Consolidating HPC’s Gains
HPC has come a long way. Our tools have improved greatly. For example, today’s fastest machine, China’s Tianhe-2, has been clocked at just under 34 Petaflops. So roughly speaking, HPC performance has improved by a factor of about 600,000 in the past 20 years (and 68 billion in the past 50 years). Current plans are to have exascale computers in place by the beginning of the next decade.
The rapid pace of improvement in HPC tools and their increasingly broader adoption by industry puts a lot of pressure on HPC applications – and on the financial resources available to support the whole HPC enterprise. Certainly, HPC applications have grown in scale and become more complex and inclusive of more physical phenomena. However, arguably, most petascale applications are still done in the old “hero mode” from the early days of computational science. Most practitioners compute at the terascale – not the petascale – and only limited resources have been made available to help them catch up before the bar is raised to exascale.
So, while we’re working toward exascale HPC tools, perhaps we should consolidate the HPC applications gains we’ve made thus far – so that we’ll be ready to embrace exascale and exploit it fully. Even if financial resources are scarce, this should be a high priority.
In addition to bringing more HPC applications – and people – up to the petascale level, we should address the lingering issues of repeatability, transportability, openness discussed above. If forced to pick one of these three to focus on, openness is probably the key.

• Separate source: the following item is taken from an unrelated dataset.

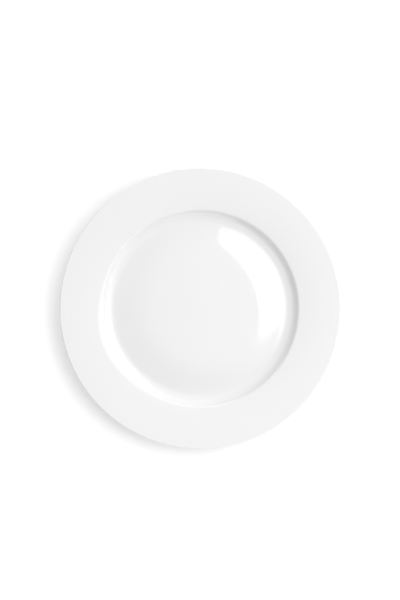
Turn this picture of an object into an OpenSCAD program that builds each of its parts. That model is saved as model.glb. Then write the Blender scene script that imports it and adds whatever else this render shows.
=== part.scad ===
// A round dinner plate of white glazed porcelain, with a broad rim and a shallow well.
// One wall of fired clay carries two coats of glaze, parted by the bare face of the foot.
// Each piece is one outline turned about the plate's axis. +Z is up, and the origin lies
// on the table, under the middle of the plate.

/* [Plate] */
// Diameter of the whole plate
plate_d = 270; // [230:1:330]
// Height of the edge above the table
plate_h = 20; // [17:0.5:28]

/* [Rim] */
// Width of the rim, from the verge of the well to the edge
rim_w = 40; // [30:0.5:55]
// Slope of the rim beside the edge, in degrees
rim_slope = 6.6; // [2:0.2:9]
// Slope of the rim beside the verge, in degrees
verge_slope = 10; // [7:0.5:14]
// Distance from the verge to the bend between those two slopes
bend_w = 15.5; // [8:0.5:18]
// Radius of that bend
bend_r = 440; // [60:5:600]
// Thickness of the rim at the edge
edge_t = 3.2; // [2.8:0.1:4.4]
// Radius of the edge's upper corner
edge_top_r = 0.7; // [0.4:0.1:1.2]
// Radius of the edge's lower corner
edge_back_r = 1.5; // [0.6:0.1:1.7]
// Thickness of the rim at the verge
verge_t = 4.6; // [3.6:0.1:5.6]
// Radius of the verge, where the rim turns down into the well
verge_r = 3; // [1.5:0.5:6]

/* [Well] */
// Distance that the wall of the well runs inwards on its way down
wall_w = 3.4; // [2.6:0.1:7]
// Thickness of the wall of the well
wall_t = 4.4; // [3.4:0.1:5.4]
// Radius of the hollow at the foot of the wall
wall_foot_r = 6.5; // [3:0.5:9]
// Distance from the foot of the wall to the groove, the lowest ring of the well
groove_w = 7.4; // [5:0.1:12]
// Slope of the floor from the groove up to the foot of the wall, in degrees
groove_slope = 10; // [4:0.5:16]
// Radius of the groove
groove_r = 15; // [10:1:40]
// Thickness of the floor under the groove
floor_t = 4.2; // [3.6:0.1:6]
// Slope of the floor from its middle down to the groove, in degrees
floor_slope = 5.35; // [1:0.05:7]
// Diameter at which the floor bends down from its level middle
middle_d = 114; // [70:1:140]
// Radius of that bend
middle_bend_r = 165; // [60:5:400]

/* [Foot] */
// Distance from the foot of the wall to the middle of the foot ring
foot_inset = 12; // [11:0.5:20]
// Width of the foot ring at the table
foot_w = 4.6; // [3.4:0.1:7]
// Height of the back of the plate above the table, beside the foot ring
foot_h = 2.4; // [2:0.1:4]
// Lean of both sides of the foot ring, in degrees
foot_lean = 25; // [5:1:40]
// Radius of the foot ring's two lower corners
foot_round = 0.8; // [0.2:0.1:1.2]
// Radius of the hollows where the foot ring leaves the back
foot_hollow = 1.6; // [0.4:0.1:3]
// Rise of the back from the foot ring to the middle
base_rise = 1.6; // [0:0.1:2.4]
// Radius of the back where the floor turns up behind the wall
back_r = 8; // [4:0.5:12]
// Radius of the back where the wall turns out under the rim
back_verge_r = 5; // [2:0.5:9]

/* [Glaze] */
// Thickness of the glaze
glaze_t = 0.3; // [0.1:0.05:0.6]
// Height of the bare clay on the sides of the foot ring
bare_h = 1; // [0.6:0.1:1.5]

/* [Hidden] */

// Rings in the curve of the base
base_rings = 24;
// Turn from one ring of a fillet to the next, within its shortest and longest chord
fillet_step = 4;
short_chord = 0.2;
long_chord = 2.4;
// Sides of a full turn about the plate's axis
turn_sides = 240;
// Points closer than this are one point
merge_gap = 0.01;
// A turn of fewer degrees than this needs no fillet
straight = 0.05;

edge_r = plate_d / 2;
verge_at = edge_r - rim_w;
wall_foot_at = verge_at - wall_w;
groove_at = wall_foot_at - groove_w;
middle_r = middle_d / 2;
foot_mid = wall_foot_at - foot_inset;
foot_out = foot_mid + foot_w / 2;
foot_in = foot_mid - foot_w / 2;
foot_flare = tan(foot_lean);
base_r = foot_in - foot_h * foot_flare;

// The rim's slope and the upright edge meet above the rounded edge
edge_z = plate_h + edge_top_r * (tan(rim_slope) + 1 / cos(rim_slope) - 1);
bend_z = edge_z - (rim_w - bend_w) * tan(rim_slope);
verge_z = bend_z - bend_w * tan(verge_slope);

// The floor rests on the foot's height, and the wall joins its outside to the verge
groove_z = foot_h + floor_t;
wall_foot_z = groove_z + groove_w * tan(groove_slope);
middle_z = groove_z + (groove_at - middle_r) * tan(floor_slope);
wall_slope = atan2(verge_z - wall_foot_z, wall_w);

// Height of the back inside the foot ring, at radius r
function base_z(r) = foot_h + base_rise * (1 - pow(r / base_r, 2));

// A corner is [radius, height, fillet], and a path is a list of points [radius, height]
function spot(c) = [c.x, c.y];
function along(v) = v / norm(v);
function swung(v, a) = [v.x * cos(a) - v.y * sin(a), v.x * sin(a) + v.y * cos(a)];
// A step turned a quarter clockwise, which points into the wall of the plate
function wallward(v) = [v.y, -v.x];
// Where the line through a along u crosses the line through b along v
function meet(a, u, b, v) = a + u * cross(b - a, v) / cross(u, v);

// Half the angle between the two lines that meet at corner i
function half_angle(c, i) =
    let (back = spot(c[i - 1]) - spot(c[i]), on = spot(c[i + 1]) - spot(c[i]))
    atan2(abs(cross(back, on)), back * on) / 2;

// Length that the fillet of corner i takes from each of its lines
function reach(c, i) =
    i == 0 || i == len(c) - 1 || c[i].z == 0 || 180 - 2 * half_angle(c, i) < straight
        ? 0
        : c[i].z / tan(half_angle(c, i));

// Two fillets that share a line shrink together until both fit on it
function room(c, i) =
    let (taken = reach(c, i) + reach(c, i + 1))
    taken == 0 ? 1 : min(1, norm(spot(c[i + 1]) - spot(c[i])) / taken);

function fillet(c, i) =
    let (
        corner = spot(c[i]),
        back = along(spot(c[i - 1]) - corner),
        on = along(spot(c[i + 1]) - corner),
        half = half_angle(c, i),
        cut = reach(c, i) * min(room(c, i - 1), room(c, i)),
        centre = corner + along(back + on) * cut / cos(half),
        turn = 180 - 2 * half,
        length = cut * tan(half) * turn * PI / 180,
        steps = ceil(max(length / long_chord, min(turn / fillet_step, length / short_chord))),
        way = -sign(cross(back, on)) * turn / steps
    )
    [for (k = [0:steps]) centre + swung(corner + back * cut - centre, way * k)];

function distinct(path) =
    [for (i = [0:len(path) - 1]) if (i == 0 || norm(path[i] - path[i - 1]) > merge_gap) path[i]];

function rounded(c) = distinct([
    for (i = [0:len(c) - 1]) each reach(c, i) == 0 ? [spot(c[i])] : fillet(c, i)
]);

// The path moved into the wall by t, with every line of it kept parallel
function inset(path, t) = [
    for (i = [0:len(path) - 1])
        let (
            from = max(i, 1),
            to = min(i, len(path) - 2),
            before = wallward(along(path[from] - path[from - 1])),
            after = wallward(along(path[to + 1] - path[to])),
            moved = path[i] + (before + after) * t / (1 + before * after)
        )
        [path[i].x == 0 ? 0 : moved.x, moved.y]
];

function reversed(path) = [for (i = [len(path) - 1:-1:0]) path[i]];

// The back of the wall runs beside its face, and the back of the rim thins to the edge
wall_way = [cos(wall_slope), sin(wall_slope)];
wall_back = [wall_foot_at, wall_foot_z] + wallward(wall_way) * wall_t;
rim_back = [edge_r, edge_z - edge_t];
rim_back_way = rim_back - [verge_at, verge_z - verge_t];
back_low = meet(wall_back, wall_way, [wall_foot_at, foot_h], [1, 0]);
back_high = meet(wall_back, wall_way, rim_back, rim_back_way);

// Face of the outer glaze: floor, wall, rim, edge, back, outer side of the foot
outer_face = rounded([
    [0, middle_z, 0],
    [middle_r, middle_z, middle_bend_r],
    [groove_at, groove_z, groove_r],
    [wall_foot_at, wall_foot_z, wall_foot_r],
    [verge_at, verge_z, verge_r],
    [verge_at + bend_w, bend_z, bend_r],
    [edge_r, edge_z, edge_top_r],
    [edge_r, edge_z - edge_t, edge_back_r],
    [back_high.x, back_high.y, back_verge_r],
    [back_low.x, back_low.y, back_r],
    [foot_out + foot_h * foot_flare, foot_h, foot_hollow],
    [foot_out + bare_h * foot_flare, bare_h, 0]
]);

// Face of the base glaze: foot's inner side, then the back from the ring to the middle
base_face = rounded([
    [foot_in - bare_h * foot_flare, bare_h, 0],
    [base_r, foot_h, foot_hollow],
    for (i = [base_rings - 1:-1:0])
        let (r = base_r * i / base_rings)
        [r, base_z(r), 0]
]);

outer_clay = inset(outer_face, glaze_t);
base_clay = inset(base_face, glaze_t);

// The bare foot: the clay's own two sides run on down to the face that meets the table
foot_start = outer_clay[len(outer_clay) - 1];
foot_end = base_clay[0];
foot_face = rounded([
    [foot_start.x, foot_start.y, 0],
    [foot_start.x - foot_start.y * foot_flare, 0, foot_round],
    [foot_end.x + foot_end.y * foot_flare, 0, foot_round],
    [foot_end.x, foot_end.y, 0]
]);

module turned(outline) {
    rotate_extrude($fn = turn_sides) polygon(outline);
}

// Fired clay: floor, wall, rim and foot ring in one piece, bare only on the foot's face
module porcelain_body() {
    color([0.9, 0.88, 0.84])
        turned(distinct(concat(outer_clay, foot_face, base_clay)));
}

// Clear glossy glaze over the clay, from the foot's outer side round the edge to the well
module outer_glaze() {
    color([0.95, 0.95, 0.94])
        turned(concat(outer_face, reversed(outer_clay)));
}

// The same glaze in the hollow inside the foot ring
module base_glaze() {
    color([0.93, 0.93, 0.92])
        turned(concat(base_face, reversed(base_clay)));
}

porcelain_body();
outer_glaze();
base_glaze();
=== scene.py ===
# A white glazed porcelain dinner plate on a white table, seen from straight above.
# Lengths are metres in the part's own frame: +Z is up, the origin lies on the table under
# the middle of the plate, +X points right in the picture and +Y to its top.
import math

import bpy
import numpy as np
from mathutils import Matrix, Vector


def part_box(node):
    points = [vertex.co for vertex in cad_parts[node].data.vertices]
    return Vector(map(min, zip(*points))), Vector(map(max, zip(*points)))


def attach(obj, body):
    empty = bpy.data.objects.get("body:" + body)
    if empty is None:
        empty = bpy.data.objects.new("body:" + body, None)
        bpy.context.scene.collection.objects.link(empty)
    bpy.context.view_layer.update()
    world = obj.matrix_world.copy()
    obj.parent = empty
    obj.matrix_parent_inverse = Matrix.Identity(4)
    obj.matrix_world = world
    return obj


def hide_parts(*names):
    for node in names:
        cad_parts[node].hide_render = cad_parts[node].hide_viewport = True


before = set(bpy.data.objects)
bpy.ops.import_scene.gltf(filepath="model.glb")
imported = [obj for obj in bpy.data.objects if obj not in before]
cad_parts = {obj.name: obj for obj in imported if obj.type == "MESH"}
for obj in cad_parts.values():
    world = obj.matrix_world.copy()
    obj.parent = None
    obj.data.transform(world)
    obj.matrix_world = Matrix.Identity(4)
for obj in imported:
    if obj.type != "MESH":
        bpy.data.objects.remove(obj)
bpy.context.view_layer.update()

# Porcelain body
# One wall of white clay, pressed and turned in a single piece and then fired: floor, wall,
# rim and foot ring. It stays bare only on the face of the foot ring, which is ground flat.

# Endings: r is a radius, w a width, h a height and t a thickness; at is a distance from the
# axis, and z a height above the table
edge_r, plate_h = (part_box("outer_glaze")[1][i] for i in (0, 2))
glaze_t = 0.0003
rim_w, rim_slope, verge_slope = 0.040, math.radians(6.6), math.radians(10)
bend_w, bend_r = 0.0155, 0.440
edge_t, edge_top_r, edge_back_r = 0.0032, 0.0007, 0.0015
verge_t, verge_r = 0.0046, 0.003
wall_w, wall_t, wall_foot_r = 0.0034, 0.0044, 0.0065
groove_w, groove_slope, groove_r = 0.0074, math.radians(10), 0.015
floor_t, floor_slope = 0.0042, math.radians(5.35)
middle_r, middle_bend_r = 0.0570, 0.165
foot_inset, foot_w, foot_h = 0.012, 0.0046, 0.0024
foot_flare = math.tan(math.radians(25))
foot_round, foot_hollow, bare_h = 0.0008, 0.0016, 0.0010
base_rise, back_r, back_verge_r = 0.0016, 0.008, 0.005
merge_gap, base_steps = 0.000001, 48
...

If we publish openly and release the related source codes, repeatability and transportability should be solvable problems. The venues for open publication already exist and are being used by some communities. To complete this part of openness, just don’t allow your publications to be placed behind paywalls. There is no good reason that scientific work (probably funded by public money) should be behind paywalls. Once that bullet has been bitten, source codes must inevitably follow.